* start Given data *
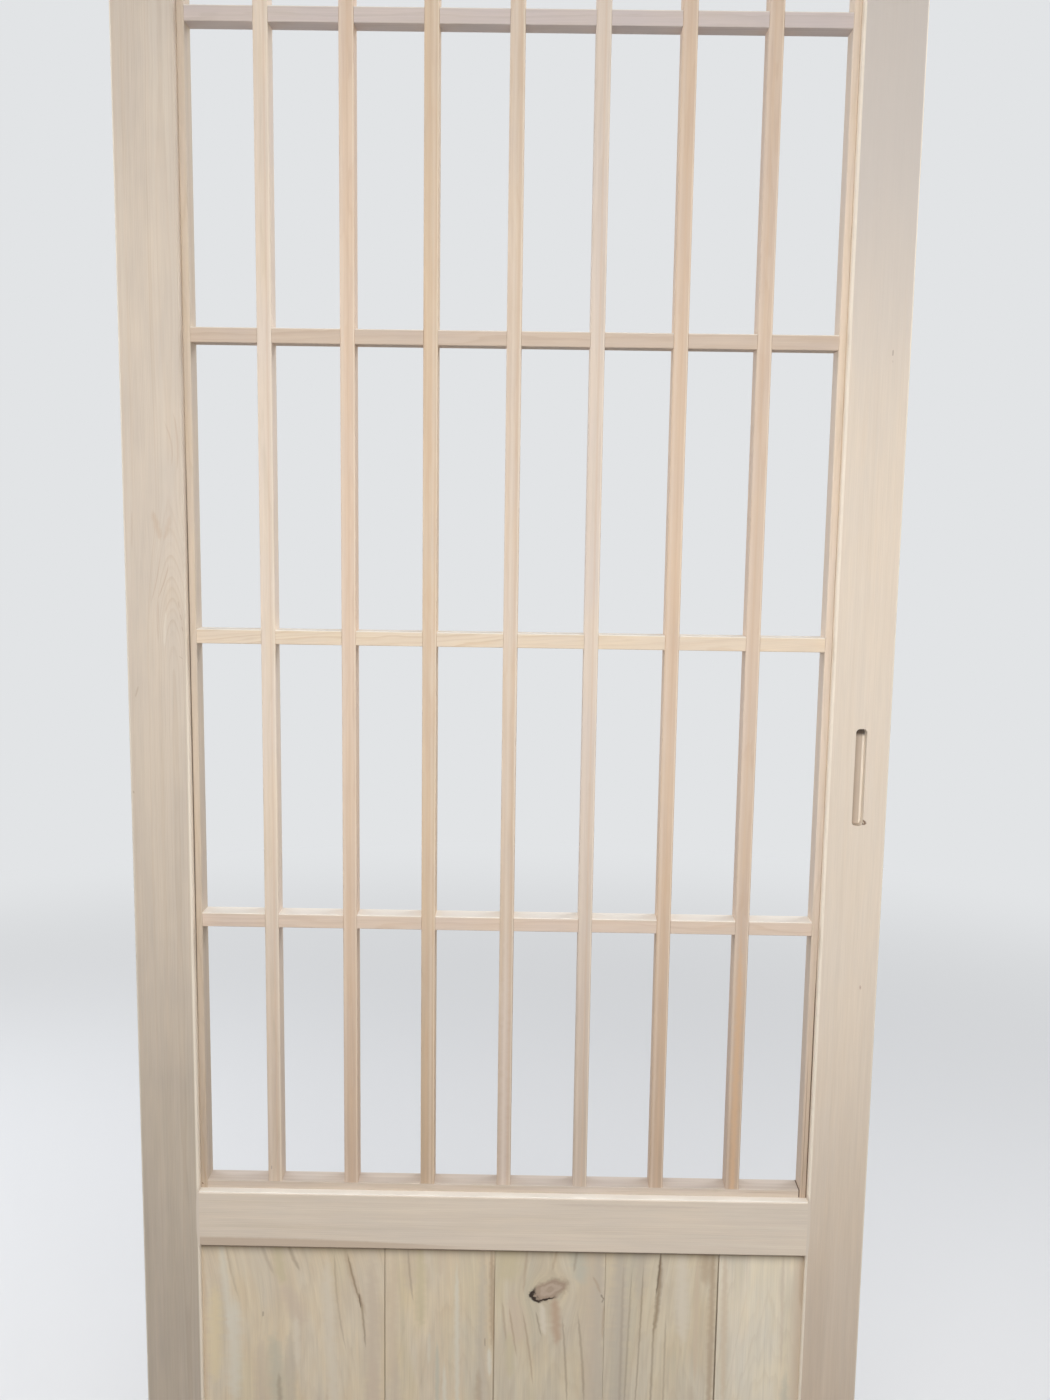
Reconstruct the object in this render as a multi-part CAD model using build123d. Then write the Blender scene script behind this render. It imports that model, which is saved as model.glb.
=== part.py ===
from build123d import *
import os

# Sliding screen leaf in raw softwood, in millimetres.
# X runs across the leaf, -Y is the side it is seen from, Z is up.
# The origin is at the middle of the bottom edge, half way through the thickness.

# Leaf
leaf_width = 820.0
leaf_thickness = 36.0
stile_width = 64.5
top_rail_height = 58.0
mid_rail_height = 65.5
bottom_rail_height = 90.0
panel_clear_height = 306.5
frame_arris = 1.5

# Tongue along the head, which runs in the groove of a head track
head_tongue_height = 15.0
head_tongue_thickness = 20.0

# Mortises and tenons between the rails and the stiles
tenon_thickness = 12.0
wood_beyond_mortise = 18.5
tenon_end_gap = 1.0
tenon_shoulder_beyond_groove = 1.0
double_tenon_space = 12.0

# Lattice
lattice_rows = 5
upright_bar_count = 7
cell_clear_height = 300.0
end_column_share = 0.97
lattice_set_back = 11.0
lattice_back_step = 1.0
upright_bar_face = 15.5
cross_bar_face = 15.5
bar_arris = 0.6
halving_share = 0.5

# Thin frame round the lattice, and the stub tenons that the bars enter it with
side_strip_face = 8.0
end_strip_face = 9.0
strip_mortise_web = 2.0
stub_end_gap = 0.3
stub_side_shoulder = 4.0
stub_face_shoulder = 5.0

# Panel of tongued and grooved boards, let into the frame
panel_set_back = 7.0
board_thickness = 9.0
panel_groove_depth = 8.0
panel_float = 0.5
board_shares = [0.305, 0.183, 0.1835, 0.1875, 0.141]
board_joint_gaps = [0.4, 0.2, 0.2, 1.0]
board_arris = 0.3
board_tongue_thickness = 3.0
board_tongue_length = 4.0
board_tongue_end_gap = 0.5

# Finger recess, cut into both faces of the right stile
recess_width = 12.0
recess_height = 106.5
recess_depth = 12.0
recess_corner_radius = 4.5
recess_from_leaf_edge = 31.0
recess_centre_above_mid_rail = 490.5

# Edges this near to a plane are taken to lie in it
same_plane = 0.01

# Planes that the pieces share
half_width = leaf_width / 2
front = -leaf_thickness / 2
back = leaf_thickness / 2
opening_half = half_width - stile_width

lattice_height = (
    2 * end_strip_face
    + lattice_rows * cell_clear_height
    + (lattice_rows - 1) * cross_bar_face
)
bottom_rail_top = bottom_rail_height
mid_rail_bottom = bottom_rail_top + panel_clear_height
mid_rail_top = mid_rail_bottom + mid_rail_height
top_rail_bottom = mid_rail_top + lattice_height
leaf_height = top_rail_bottom + top_rail_height
tongue_bottom = leaf_height - head_tongue_height

lattice_front = front + lattice_set_back
lattice_back = back - lattice_back_step
halving_plane = lattice_front + halving_share * (lattice_back - lattice_front)
lattice_half = opening_half - side_strip_face
lattice_bottom = mid_rail_top + end_strip_face
lattice_top = top_rail_bottom - end_strip_face

panel_front = front + panel_set_back
panel_back = panel_front + board_thickness
tongue_front = (panel_front + panel_back - board_tongue_thickness) / 2
tongue_back = tongue_front + board_tongue_thickness
tenon_shoulder = panel_groove_depth + tenon_shoulder_beyond_groove
mortise_end = half_width - wood_beyond_mortise
tenon_end = mortise_end - tenon_end_gap


def block(x, y, z):
    """A box between two planes along each axis."""
    size = [high - low for low, high in (x, y, z)]
    middle = [(high + low) / 2 for low, high in (x, y, z)]
    return Pos(*middle) * Box(*size)


def eased(piece, run, arris, *sides):
    """Ease the edges that run along an axis and lie on the given sides of the piece."""
    edges = piece.edges().filter_by(run)
    for axis, value in sides:
        edges = edges.filter_by_position(axis, value - same_plane, value + same_plane)
    return chamfer(edges, arris)


def arris_cut(x, y, z, arris):
    """A square bar on its corner, which eases an upright edge between two heights."""
    side = arris * 2**0.5
    length = z[1] - z[0]
    return Pos(x, y, (z[0] + z[1]) / 2) * Rot(0, 0, 45) * Box(side, side, length)


def mirrored(x, side):
    """The span x on the left side (-1) or the right side (1) of the leaf."""
    return x if side > 0 else (-x[1], -x[0])


def tenon_heights():
    """The low and high plane of every tenon, from the bottom rail up."""
    single_mid = (mid_rail_bottom + tenon_shoulder, mid_rail_top - tenon_shoulder)
    single_top = (top_rail_bottom + tenon_shoulder, tongue_bottom - tenon_shoulder)
    low, high = tenon_shoulder, bottom_rail_top - tenon_shoulder
    half = (high - low - double_tenon_space) / 2
    return {
        "bottom_rail": [(low, low + half), (high - half, high)],
        "mid_rail": [single_mid],
        "top_rail": [single_top],
    }


def head_rebates():
    """What is cut from both faces along the head, so that the tongue stands between."""
    x = (-half_width - 1, half_width + 1)
    z = (tongue_bottom, leaf_height + 1)
    half = head_tongue_thickness / 2
    return [block(x, (front - 1, -half), z), block(x, (half, back + 1), z)]


def finger_recess(face):
    """Blind slot with rounded corners, cut from the front (-1) or back (1) face."""
    centre_x = half_width - recess_from_leaf_edge
    centre_z = mid_rail_top + recess_centre_above_mid_rail
    outline = RectangleRounded(recess_width, recess_height, recess_corner_radius)
    floor = Plane(
        origin=(centre_x, face * (back - recess_depth), centre_z),
        x_dir=(1, 0, 0),
        z_dir=(0, face, 0),
    )
    return extrude(floor * outline, recess_depth + 1)


def stile(side):
    """Upright of the frame, mortised for the rails and grooved for the panel."""
    piece = block(mirrored((opening_half, half_width), side), (front, back), (0, leaf_height))
    piece = eased(piece, Axis.Z, frame_arris, (Axis.X, side * half_width))
    for z in ((bottom_rail_top, mid_rail_bottom), (mid_rail_top, top_rail_bottom)):
        for face in (front, back):
            piece -= arris_cut(side * opening_half, face, z, frame_arris)
    half = tenon_thickness / 2
    mortise = mirrored((opening_half - 1, mortise_end), side)
    for heights in tenon_heights().values():
        for z in heights:
            piece -= block(mortise, (-half, half), z)
    groove = mirrored((opening_half - 1, opening_half + panel_groove_depth), side)
    groove_z = (bottom_rail_top - panel_groove_depth, mid_rail_bottom + panel_groove_depth)
    piece -= block(groove, (panel_front, panel_back), groove_z)
    for rebate in head_rebates():
        piece -= rebate
    if side > 0:
        piece -= finger_recess(-1)
        piece -= finger_recess(1)
    return piece


def rail(z, eased_heights, tenons):
    """Cross member between the stiles, with its tenons."""
    piece = block((-opening_half, opening_half), (front, back), z)
    for height in eased_heights:
        piece = eased(piece, Axis.X, frame_arris, (Axis.Z, height))
    half = tenon_thickness / 2
    for heights in tenons:
        for side in (-1, 1):
            piece += block(mirrored((opening_half, tenon_end), side), (-half, half), heights)
    return piece


def rails():
    tenons = tenon_heights()
    run = (-opening_half, opening_half)
    slot = (panel_front, panel_back)
    bottom = rail((0, bottom_rail_top), [bottom_rail_top], tenons["bottom_rail"])
    bottom -= block(run, slot, (bottom_rail_top - panel_groove_depth, bottom_rail_top + 1))
    mid = rail((mid_rail_bottom, mid_rail_top), [mid_rail_bottom, mid_rail_top], tenons["mid_rail"])
    mid -= block(run, slot, (mid_rail_bottom - 1, mid_rail_bottom + panel_groove_depth))
    top = rail((top_rail_bottom, leaf_height), [top_rail_bottom], tenons["top_rail"])
    for rebate in head_rebates():
        top -= rebate
    return {"bottom_rail": bottom, "mid_rail": mid, "top_rail": top}


def upright_bar_centres():
    """Inner columns are equal, and the two end columns a little narrower."""
    inner_columns = upright_bar_count - 1
    free = 2 * lattice_half - upright_bar_count * upright_bar_face
    column = free / (inner_columns + 2 * end_column_share)
    pitch = column + upright_bar_face
    return [(k - inner_columns / 2) * pitch for k in range(upright_bar_count)]


def cross_bar_centres():
    """Every cell has the same clear height."""
    pitch = cell_clear_height + cross_bar_face
    first = lattice_bottom + cell_clear_height + cross_bar_face / 2
    return [first + k * pitch for k in range(lattice_rows - 1)]


def span(centre, width):
    return (centre - width / 2, centre + width / 2)


stub_depth = (lattice_front + stub_face_shoulder, lattice_back - stub_face_shoulder)
upright_stub_length = end_strip_face - strip_mortise_web
cross_stub_length = side_strip_face - strip_mortise_web


def upright_bar(centre):
    """Runs unbroken in front, and is halved behind over each cross bar."""
    x = span(centre, upright_bar_face)
    piece = block(x, (lattice_front, lattice_back), (lattice_bottom, lattice_top))
    piece = eased(piece, Axis.Z, bar_arris)
    for height in cross_bar_centres():
        piece -= block(x, (halving_plane, lattice_back), span(height, cross_bar_face))
    stub_x = span(centre, upright_bar_face - 2 * stub_side_shoulder)
    length = upright_stub_length - stub_end_gap
    piece += block(stub_x, stub_depth, (lattice_bottom - length, lattice_bottom))
    piece += block(stub_x, stub_depth, (lattice_top, lattice_top + length))
    return piece


def cross_bar(height):
    """Halved in front for every upright bar."""
    z = span(height, cross_bar_face)
    piece = block((-lattice_half, lattice_half), (lattice_front, lattice_back), z)
    piece = eased(piece, Axis.X, bar_arris)
    for centre in upright_bar_centres():
        piece -= block(span(centre, upright_bar_face), (lattice_front, halving_plane), z)
    stub_z = span(height, cross_bar_face - 2 * stub_side_shoulder)
    length = cross_stub_length - stub_end_gap
    piece += block((-lattice_half - length, -lattice_half), stub_depth, stub_z)
    piece += block((lattice_half, lattice_half + length), stub_depth, stub_z)
    return piece


def side_strip(side):
    """Strip of the thin frame along a stile, from rail to rail."""
    x = mirrored((lattice_half, opening_half), side)
    piece = block(x, (lattice_front, lattice_back), (mid_rail_top, top_rail_bottom))
    piece = eased(piece, Axis.Z, bar_arris)
    mortise = mirrored((lattice_half, lattice_half + cross_stub_length), side)
    for height in cross_bar_centres():
        stub_z = span(height, cross_bar_face - 2 * stub_side_shoulder)
        piece -= block(mortise, stub_depth, stub_z)
    return piece


def end_strip(z, mortise):
    """Strip of the thin frame along a rail, between the side strips."""
    piece = block((-lattice_half, lattice_half), (lattice_front, lattice_back), z)
    piece = eased(piece, Axis.X, bar_arris)
    for centre in upright_bar_centres():
        stub_x = span(centre, upright_bar_face - 2 * stub_side_shoulder)
        piece -= block(stub_x, stub_depth, mortise)
    return piece


def panel_board(index, left, right):
    """Board of the panel: grooved on its left edge and tongued on its right edge."""
    in_groove = panel_groove_depth - panel_float
    first = index == 0
    last = index == len(board_shares) - 1
    x0 = left - in_groove if first else left + board_joint_gaps[index - 1] / 2
    x1 = right + in_groove if last else right - board_joint_gaps[index] / 2
    z = (bottom_rail_top - in_groove, mid_rail_bottom + in_groove)
    piece = block((x0, x1), (panel_front, panel_back), z)
    if not first:
        piece = eased(piece, Axis.Z, board_arris, (Axis.X, x0))
        depth = board_tongue_length + board_tongue_end_gap
        piece -= block((x0, x0 + depth), (tongue_front, tongue_back), z)
    if not last:
        piece = eased(piece, Axis.Z, board_arris, (Axis.X, x1))
        tip = x1 + board_joint_gaps[index] + board_tongue_length
        piece += block((x1, tip), (tongue_front, tongue_back), z)
    return piece


def panel_boards():
    boards = {}
    left = -opening_half
    for index, share in enumerate(board_shares):
        right = left + share / sum(board_shares) * 2 * opening_half
        boards[f"panel_board_{index + 1}"] = panel_board(index, left, right)
        left = right
    return boards


def screen():
    nodes = {"left_stile": stile(-1), "right_stile": stile(1)}
    nodes.update(rails())
    nodes["lattice_frame_left"] = side_strip(-1)
    nodes["lattice_frame_right"] = side_strip(1)
    nodes["lattice_frame_bottom"] = end_strip(
        (mid_rail_top, lattice_bottom),
        (lattice_bottom - upright_stub_length, lattice_bottom),
    )
    nodes["lattice_frame_top"] = end_strip(
        (lattice_top, top_rail_bottom),
        (lattice_top, lattice_top + upright_stub_length),
    )
    for index, centre in enumerate(upright_bar_centres()):
        nodes[f"upright_bar_{index + 1}"] = upright_bar(centre)
    for index, height in enumerate(cross_bar_centres()):
        nodes[f"cross_bar_{index + 1}"] = cross_bar(height)
    nodes.update(panel_boards())
    return nodes


os.makedirs("parts", exist_ok=True)
for name, piece in screen().items():
    export_step(piece, f"parts/{name}.step")
print("leaf", leaf_width, "x", leaf_thickness, "x", leaf_height)
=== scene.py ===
import math
import bpy
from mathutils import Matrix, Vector


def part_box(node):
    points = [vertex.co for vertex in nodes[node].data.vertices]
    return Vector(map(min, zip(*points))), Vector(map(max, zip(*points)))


bpy.context.scene.view_settings.view_transform = "Standard"
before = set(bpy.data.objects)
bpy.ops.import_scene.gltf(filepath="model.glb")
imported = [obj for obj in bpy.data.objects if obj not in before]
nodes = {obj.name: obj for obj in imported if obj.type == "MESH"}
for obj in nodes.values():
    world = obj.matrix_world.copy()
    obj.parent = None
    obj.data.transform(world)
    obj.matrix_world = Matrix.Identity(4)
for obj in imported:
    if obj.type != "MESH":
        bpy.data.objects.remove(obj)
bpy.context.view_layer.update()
print("frame loaded:", len(nodes), "nodes")


# small helpers for shader nodes

def linear(colour):
    # from a colour as it looks on screen, 0 to 255, to what a shader socket takes
    parts = [c / 255 for c in colour]
    return tuple(c / 12.92 if c <= 0.04045 else ((c + 0.055) / 1.055) ** 2.4 for c in parts) + (1.0,)


def feed(tree, socket, value):
    if isinstance(value, bpy.types.NodeSocket):
        tree.links.new(value, socket)
    else:
        socket.default_value = value


def addNode(tree, kind, inputs=None, **settings):
    node = tree.nodes.new("ShaderNode" + kind)
    for name, value in settings.items():
        setattr(node, name, value)
    for name, value in (inputs or {}).items():
        feed(tree, node.inputs[name], value)
    return node


def maths(tree, operation, *values, clamp=False):
    return addNode(tree, "Math", dict(enumerate(values)), operation=operation, use_clamp=clamp).outputs[0]


def plus(tree, *values):
    total = values[0]
    for value in values[1:]:
        total = maths(tree, "ADD", total, value)
    return total


def minus(tree, first, second):
    return maths(tree, "SUBTRACT", first, second)


def times(tree, *values):
    total = values[0]
    for value in values[1:]:
        total = maths(tree, "MULTIPLY", total, value)
    return total


def ease(tree, value, low, high, start=0.0, end=1.0):
    # start below low, end above high, and a smooth step between
    places = {"Value": value, "From Min": low, "From Max": high, "To Min": start, "To Max": end}
    return addNode(tree, "MapRange", places, interpolation_type="SMOOTHSTEP").outputs[0]


def noiseAlong(tree, value, scale, detail):
    sockets = {"W": value, "Scale": scale, "Detail": detail}
    return addNode(tree, "TexNoise", sockets, noise_dimensions="1D").outputs["Fac"]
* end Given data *
_Set exercise_
In the data above, find the line that contains "for index, height" and the line that contains "zip(*points))), Vector(map(max, zip(*points)))". Repeat exactly those lines and every line between them, and only those.

_Written response_
    for index, height in enumerate(cross_bar_centres()):
        nodes[f"cross_bar_{index + 1}"] = cross_bar(height)
    nodes.update(panel_boards())
    return nodes


os.makedirs("parts", exist_ok=True)
for name, piece in screen().items():
    export_step(piece, f"parts/{name}.step")
print("leaf", leaf_width, "x", leaf_thickness, "x", leaf_height)
=== scene.py ===
import math
import bpy
from mathutils import Matrix, Vector


def part_box(node):
    points = [vertex.co for vertex in nodes[node].data.vertices]
    return Vector(map(min, zip(*points))), Vector(map(max, zip(*points)))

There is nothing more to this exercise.